Terbentuk dari nilai
Fifia mengatakan, pribadi dan karakter perempuan Indonesia terbentuk dari nilai-nilai yang beragam. Hal ini membuat kehidupan perempuan dinamis sekaligus kompleks. Walakin, perempuan tetap bisa menemukan celah untuk berkarya dan berkontribusi kepada masyarakat.
”Kami harap perempuan tidak hanya dilihat dengan pandangan umum yang cantik dan lembut, tapi pribadi berkarakter dan bertalenta, pribadi yang mengenal dirinya berikut kelebihan dan kekurangannya, sosok yang punya tujuan dan passion,” kata Fifia.

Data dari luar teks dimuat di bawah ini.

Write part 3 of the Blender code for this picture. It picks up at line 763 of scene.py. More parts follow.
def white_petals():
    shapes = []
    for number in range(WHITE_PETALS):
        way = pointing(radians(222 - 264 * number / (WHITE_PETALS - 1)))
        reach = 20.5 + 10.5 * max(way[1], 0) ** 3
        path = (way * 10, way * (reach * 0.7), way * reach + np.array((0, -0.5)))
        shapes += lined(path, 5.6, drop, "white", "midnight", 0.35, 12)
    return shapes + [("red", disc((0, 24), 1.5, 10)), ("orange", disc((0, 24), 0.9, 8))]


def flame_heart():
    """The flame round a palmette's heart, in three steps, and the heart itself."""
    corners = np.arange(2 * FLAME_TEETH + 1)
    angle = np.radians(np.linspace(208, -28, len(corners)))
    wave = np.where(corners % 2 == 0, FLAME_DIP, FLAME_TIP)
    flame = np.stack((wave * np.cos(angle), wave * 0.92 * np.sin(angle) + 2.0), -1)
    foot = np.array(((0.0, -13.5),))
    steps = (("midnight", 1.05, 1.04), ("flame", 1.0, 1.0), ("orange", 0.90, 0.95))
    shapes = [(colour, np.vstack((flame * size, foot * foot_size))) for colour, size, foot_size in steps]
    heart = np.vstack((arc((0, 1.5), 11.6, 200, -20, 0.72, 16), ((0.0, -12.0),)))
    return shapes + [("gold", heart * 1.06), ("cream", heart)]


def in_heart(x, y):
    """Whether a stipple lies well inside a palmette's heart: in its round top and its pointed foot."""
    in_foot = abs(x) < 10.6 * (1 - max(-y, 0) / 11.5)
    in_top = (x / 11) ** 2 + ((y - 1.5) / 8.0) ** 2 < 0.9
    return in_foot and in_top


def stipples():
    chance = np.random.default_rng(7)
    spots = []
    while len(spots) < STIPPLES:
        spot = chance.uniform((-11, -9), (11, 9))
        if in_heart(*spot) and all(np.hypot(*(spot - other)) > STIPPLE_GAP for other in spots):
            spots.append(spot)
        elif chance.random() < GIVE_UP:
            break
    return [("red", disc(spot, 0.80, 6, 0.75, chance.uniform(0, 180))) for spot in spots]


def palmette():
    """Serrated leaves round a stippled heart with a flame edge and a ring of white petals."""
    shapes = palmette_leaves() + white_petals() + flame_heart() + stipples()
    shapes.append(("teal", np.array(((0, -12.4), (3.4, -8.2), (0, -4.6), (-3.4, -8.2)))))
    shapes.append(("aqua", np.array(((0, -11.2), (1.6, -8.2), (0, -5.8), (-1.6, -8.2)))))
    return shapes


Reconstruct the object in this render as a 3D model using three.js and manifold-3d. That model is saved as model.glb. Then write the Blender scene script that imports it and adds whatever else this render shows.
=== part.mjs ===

Menteri Pemberdayaan Perempuan dan Perlindungan Anak I Gusti Ayu Bintang Darmawati mengatakan, catatan etnografi dalam pameran diharapkan menjadi pengingat perjuangan perempuan dari masa ke masa. Sebab, masih banyak kiprah perempuan di masyarakat yang belum diketahui.
”Tanpa pengetahuan soal ini, perempuan bisa terus dianggap rendah dan terbelakang,” ucap Bintang Darmawati.
Menurut Direktur Jenderal Kebudayaan Kementerian Pendidikan, Kebudayaan, Riset, dan Teknologi Hilmar Farid, kesetaraan jender sebetulnya tampak di berbagai budaya dan artefak sejarah Indonesia. Pengetahuan ini diharapkan jadi inspirasi bagi generasi muda.
Ia menambahkan, dalam lingkup kebudayaan, perempuan berperan penting dalam distribusi pengetahuan kepada generasi selanjutnya. Sebagai contoh, mama-mama di Papua biasanya menurunkan pengetahuan soal pangan dan obat tradisional saat ke hutan bersama anaknya. Perempuan juga menurunkan pengetahuan soal seni dan budaya kepada anaknya, misalnya tenun, batik, dan masakan tradisional.
”Isu pangan jadi problem serius di masyarakat, padahal Indonesia punya keanekaragaman hayati dan sumber pangan berlimpah. Hanya, pengetahuan soal itu pelan-pelan tersingkir,” kata Hilmar. ”Solusi dari problem itu salah satunya adalah dengan perkuat peran dan kedudukan perempuan sebagai penjaga pengetahuan,” pungkasnya.